Simplify the customer experience
Customers engage when the message is simple and consistent. Most homeowners aren’t energy experts. When utilities market grid benefits and OEMs promote resilience or backup power, customers are left unclear about what they’re buying into. Even strong incentives won’t drive enrollment without a clear, consistent value story.
Arizona Public Service boosted participation in its Residential Battery Pilot by aligning messaging with OEM partners, including co-branded outreach, shared FAQs and integrated incentives within the installers' sales cycles. The result — higher enrollment and consistent performance — reinforces research from Lawrence Berkeley National Lab and ACEEE, proving that coordinated marketing and simple enrollment pathways are key to scaling residential DER participation.
Share the financial risk
Today, each stakeholder bears costs independently, betting on enrollment that may never materialize. Risk-sharing models — where utilities guarantee minimum payments to OEMs and technology providers in exchange for marketing and integration commitments — can shift this dynamic. Vermont's Bring Your Own Device pilot used this model to enroll over 3,000 customers, delivering more than 20 MW of flexible capacity and producing roughly $3 million in peak demand savings.

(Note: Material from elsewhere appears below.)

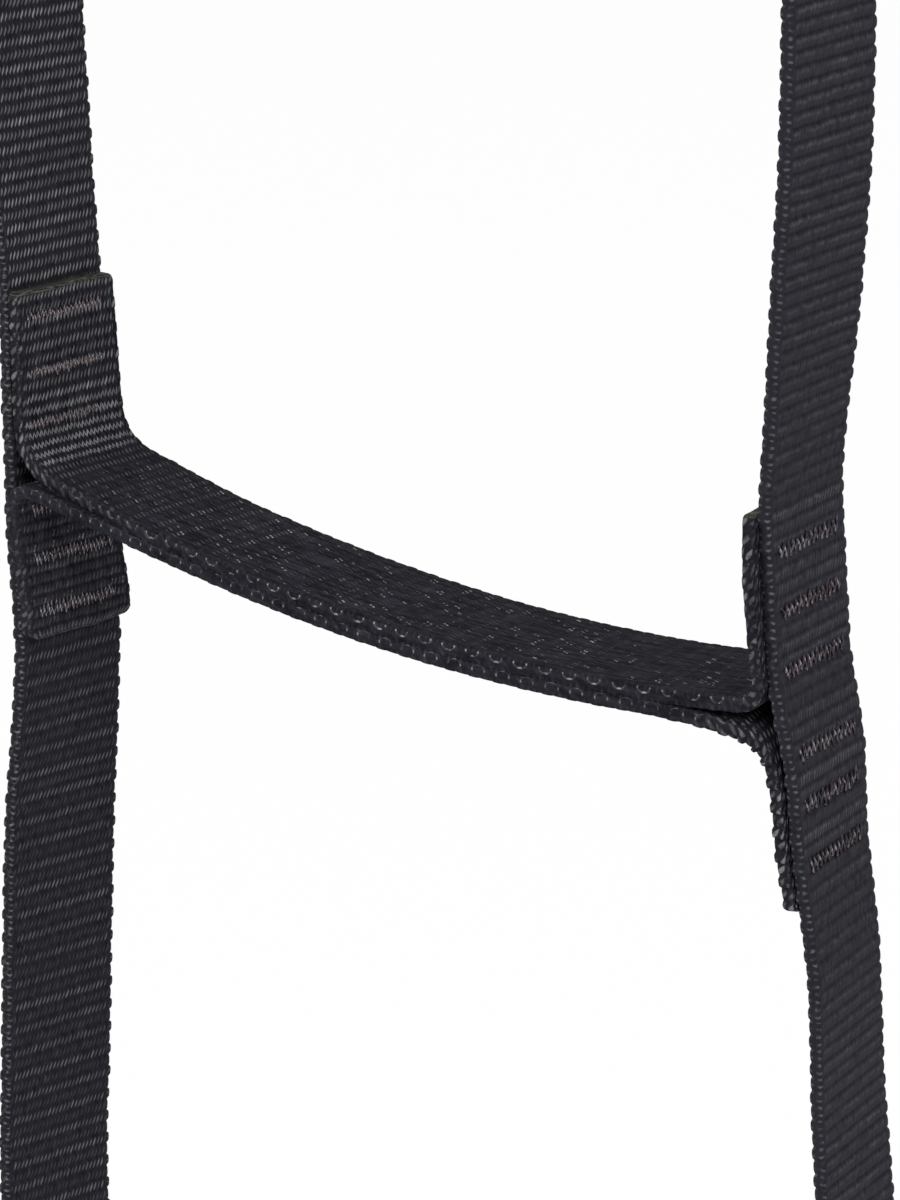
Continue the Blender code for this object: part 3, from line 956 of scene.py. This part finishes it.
# Bar tacks
# Dense zigzags of polyester thread, 19 by 2 to 3 mm, sewn by machine through rail and tab, or
# through the two legs of the eye. The needle's thread shows on one face and the bobbin's, finer
# and paler, on the other. Both sink a little into the webbing.
tack_half = 0.0094
tack_reaches = {
    ("upper", -1): 0.00085, ("upper", 1): 0.00130, ("lower", -1): 0.00120, ("lower", 1): 0.00130,
    "head": 0.0010,
}
thread_radii = {-1: 0.00027, 1: 0.00017}
zigzags = {-1: 13, 1: 20}
thread_sides = 6
stitch_lift = 0.00016
stitch_bite = 0.00002
stitch_stray = 0.00044
reach_stray = 0.80
thread_sinks = 0.00004


def thread_finish(name, dull, bright, gate):
    """Twisted thread; gate holds the noise levels between which its plies start to show."""
    material, shader = finish(name, 0.6, 0.3)
    start = Shade(shader.outputs[0])
    u, v, place = woven_places(start)
    # The plies show in the thread's pale colour. The dark colour is painted shade: between the
    # plies, on every second leg of each zigzag, and in patches where the shade noise is low. A red
    # tint wanders over both colours
    twist = (u + v * 2.5).part().away(0.5).rising(0.5, 0.15)
    ply = twist * ((v * 0.5).part().rising(0.60, 0.40) + 0.35)
    shade = place.clouds(900.0)
    red_tint = place.clouds(330.0, 1.0).rising(0.35, 0.65)
    dark = red_tint.mixed((0.013, 0.010, 0.013, 1), (0.024, 0.015, 0.020, 1))
    pale = red_tint.mixed(dull, bright)
    feed(shader, "Base Color", (ply * shade.rising(*gate)).mixed(dark, pale))
    feed(shader, "Roughness", 0.75 - ply * 0.25)
    bump = start.node("ShaderNodeBump", (), {"Strength": 0.5, "Distance": 0.0001, "Height": ply})
    feed(shader, "Normal", bump)
    return material


needle_thread = thread_finish(
    "bar_tack_needle_thread", (0.235, 0.218, 0.252, 1), (0.268, 0.226, 0.264, 1), (0.41, 0.66)
)
bobbin_thread = thread_finish(
    "bar_tack_bobbin_thread", (0.320, 0.290, 0.315, 1), (0.350, 0.288, 0.302, 1), (0.30, 0.54)
)


def zigzag(name, centre, upward, inward, faces, seed, tack_reach):
    """One tack: a zigzag on each face, as one mesh, with its length along Y."""
    both = bmesh.new()
    for face, outward in faces:
        count = 4 * zigzags[outward] + 1
        step = np.arange(count)
        along = np.choose(step % 4, (1.0, 0.0, -1.0, 0.0)) * tack_reach
        lift = np.where(step % 2 == 1, stitch_lift, -stitch_bite)
        rough = np.array(
            [noise.noise(Vector((k * 0.61, seed * 3.1, face * 900))) for k in step]
        )
        y = np.linspace(-tack_half, tack_half, count) + rough * stitch_stray
        along = along * (1 + rough * reach_stray)
        spot = centre + inward * face
        x = spot[0] + upward[0] * along + outward * inward[0] * lift
        z = spot[1] + upward[1] * along + outward * inward[1] * lift
        line = np.column_stack([x, y, z])
        run = np.gradient(line, axis=0)
        run /= np.linalg.norm(run, axis=1)[:, None]
        normal = np.array([inward[0], 0, inward[1]])
        side_way = np.cross(run, normal)
        side_way /= np.linalg.norm(side_way, axis=1)[:, None]
        normals = np.cross(side_way, run)

        def place(columns, rings):
            turn = 2 * np.pi * (columns % thread_sides) / thread_sides
            tip = np.where((rings == 0) | (rings == count - 1), 0.4, 1.0)
            reach = (np.cos(turn) * tip)[:, None] * side_way[rings]
            reach = reach + (np.sin(turn) * tip)[:, None] * normals[rings]
            return turned(line[rings] + reach * thread_radii[outward])

        spots = (np.arange(thread_sides + 1) / thread_sides, step / 2.0)
        half = wrapped(f"{name}_face", thread_sides, count - 1, place, spots)
        for face_part in half.data.polygons:
            face_part.material_index = int(outward > 0)
        both.from_mesh(half.data)
        bpy.data.objects.remove(half)
    mesh = bpy.data.meshes.new(name)
    both.to_mesh(mesh)
    both.free()
    piece = placed(name, mesh)
    mesh.materials.append(needle_thread)
    mesh.materials.append(bobbin_thread)
    return piece


sunk = crown_thickness - press_depth - thread_sinks
for number, word, side, layer, tack in step_tacks:
    centre, upward, inward = rail_frame(side, tack_level(number, word, side, layer, tack))
    faces = ((-sunk, -1), (tab_offset + sunk, 1))
    seed = number * 17 + tack * 5 + side + (layer == "upper") * 9
    piece = zigzag(
        f"stitches_{number}_{word}_{layer}_{tack}", centre, upward, inward, faces, seed,
        tack_reaches[layer, side],
    )
    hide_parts(f"tack_{number}_{word}_{layer}_{tack}")
    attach(piece, f"step_{number}")
for tack in (1, 2, 3):
    low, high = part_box(f"head_tack_{tack}")
    centre = np.array([0.0, (low.z + high.z) / 2])
    faces = ((-layer_offset - sunk, -1), (layer_offset + sunk, 1))
    up, across_legs = np.array([0.0, 1.0]), np.array([1.0, 0.0])
    piece = zigzag(
        f"stitches_head_{tack}", centre, up, across_legs, faces, tack * 7, tack_reaches["head"]
    )
    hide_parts(f"head_tack_{tack}")
    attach(piece, "head")

# Studio
# A plain white floor under the hanging ladder, soft lamps all round and a white surround. The
# camera looks at the middle step from its right-hand front, a little above it.
floor_level = -1.125
target = Vector((0.00983, 0.0, -0.73324))
camera_distance = 0.91446
camera_azimuth, camera_elevation = 46.55, 17.44
focal_pixels = 5317.6
photo_height = 1200
sensor = 36
floor_size = 30
floor_glow = 0.94
ambient = 0.62

sheet = bmesh.new()
bmesh.ops.create_grid(sheet, x_segments=1, y_segments=1, size=floor_size)
bmesh.ops.translate(sheet, verts=sheet.verts, vec=(0, 0, floor_level))
floor_mesh = bpy.data.meshes.new("floor")
sheet.to_mesh(floor_mesh)
sheet.free()
floor = placed("floor", floor_mesh)


def seen_plain(start):
    """1 for rays that the camera sees directly, in gloss or through glass, and 0 for others."""
    seen = start.node("ShaderNodeLightPath")
    glossy, through = (seen.other_output(f"Is {kind} Ray") for kind in ("Glossy", "Transmission"))
    return seen.larger(glossy).larger(through)


floor_look, shader = finish("floor_white", 0.9, 0.2)
shader.inputs["Base Color"].default_value = (0.98, 0.98, 0.98, 1)
start = Shade(shader.outputs[0])
bright = start.node("ShaderNodeEmission", (), {"Color": (1, 1, 1, 1), "Strength": 1.0})
glow = seen_plain(start) * floor_glow
blend = start.node("ShaderNodeMixShader", (), {0: glow, 1: start, 2: bright})
output = floor_look.node_tree.nodes["Material Output"]
floor_look.node_tree.links.new(blend.socket, output.inputs[0])
floor_mesh.materials.append(floor_look)

world = bpy.data.worlds.new("studio")
bpy.context.scene.world = world
world.use_nodes = True
background = world.node_tree.nodes["Background"]
background.inputs["Color"].default_value = (1, 1, 1, 1)
surround = seen_plain(Shade(background.outputs[0])) * (1 - ambient) + ambient
world.node_tree.links.new(surround.socket, background.inputs["Strength"])


def lamp(name, place, size, power):
    """A soft round lamp, metres across and in watts, that faces the middle step."""
    light = bpy.data.lights.new(name, "AREA")
    light.shape = "DISK"
    light.size = size
    light.energy = power
    holder = placed(name, light)
    holder.location = place
    aim = target - Vector(place)
    holder.rotation_euler = aim.to_track_quat("-Z", "Y").to_euler()
    holder.visible_camera = False


lamp("key", (-0.9, -2.2, 0.9), 1.2, 34)
lamp("side", (2.1, -0.6, 0.5), 1.2, 24)
lamp("back", (0.6, 2.4, 0.6), 1.4, 8)

camera_data = bpy.data.cameras.new("camera")
camera_data.sensor_width = sensor
camera_data.lens = focal_pixels / photo_height * sensor
camera_data.clip_end = 60
camera = placed("camera", camera_data)
bpy.context.scene.camera = camera
azimuth, elevation = math.radians(camera_azimuth), math.radians(camera_elevation)
level_part = math.cos(elevation)
back = Vector(
    (math.sin(azimuth) * level_part, -math.cos(azimuth) * level_part, math.sin(elevation))
)
camera.location = target + back * camera_distance
camera.rotation_mode = "QUATERNION"
camera.rotation_quaternion = (-back).to_track_quat("-Z", "Y")
bpy.context.scene.view_settings.view_transform = "Standard"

How to really scale battery programs
It’s time to stop treating battery demand response as a technology deployment problem and start treating it as a market development opportunity. The grid can’t wait for incremental progress. Scaling will require unified action — streamlined interconnection, interoperable standards and risk-sharing business models that align utilities, OEMs and customers around shared value.
Everyone gains from higher enrollment, but no single stakeholder can make that happen alone. The technology is proven. Now it’s time to align the business models to make it work at scale.